A realidade política que se impõe é de uma desconfiança mútua entre Rússia e Ucrânia de que um cenário de suspensão de ações militares sirva para a reorganização das tropas para voltar a atacar mais fortemente em um momento posterior.
Um relatório apresentado na última terça-feira (22) pelo Instituto para o Estudo da Guerra (ISW) aponta que um possível acordo para congelar a frente nas posições atuais pode não impedir a Rússia de novas agressões. De acordo com o estudo, o Kremlin poderia usar o cessar-fogo para se reagrupar e perseguir ambições territoriais maiores, principalmente se a ajuda militar ocidental à Ucrânia for reduzida.
“A atual linha de frente não oferece a profundidade estratégica que a Ucrânia precisa para se defender de forma confiável contra novas agressões russas, já que as tropas russas estão na outra margem do Dnieper de Kherson, a aproximadamente 25 quilômetros de Zaporozhye e 20 quilômetros de Kharkov”, diz o estudo.
A Rússia detém a iniciativa militar no front e avança lenta e gradualmente no território ucraniano desde o fim de 2023. Assim, o impasse nas negociações é uma forma da Rússia ir conquistando melhores posições para o momento em que as negociações de paz abordarem a questão territorial.
De acordo com o relatório do ISW, a Rússia também intensificou o uso de veículos blindados ao longo de toda a linha de frente, o que pode indicar o início de uma campanha de longo prazo para formar o chamado “cinturão de segurança” na região de Donetsk.

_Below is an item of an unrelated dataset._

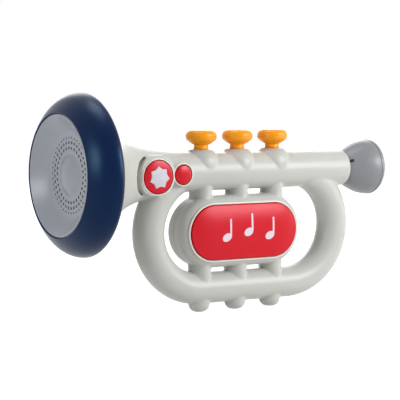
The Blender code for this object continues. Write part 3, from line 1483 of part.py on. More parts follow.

Em entrevista ao jornal francês Le Point, divulgada nesta quarta-feira (23), o porta-voz do Kremlin, Dmitry Peskov, reiterou que a guerra terminará se a Ucrânia retirar as tropas das quatro regiões anexadas pela Rússia em 2022 (Donetsk, Lugansk, Kherson e Zaporozhye) e reforçou que Moscou quer “alcançar seus objetivos” na guerra “por meios pacíficos ou militares”. Desta forma, antes de quaisquer iniciativas políticas, tudo indica que são os desdobramentos no campo de batalha que irão definir os processos de negociação.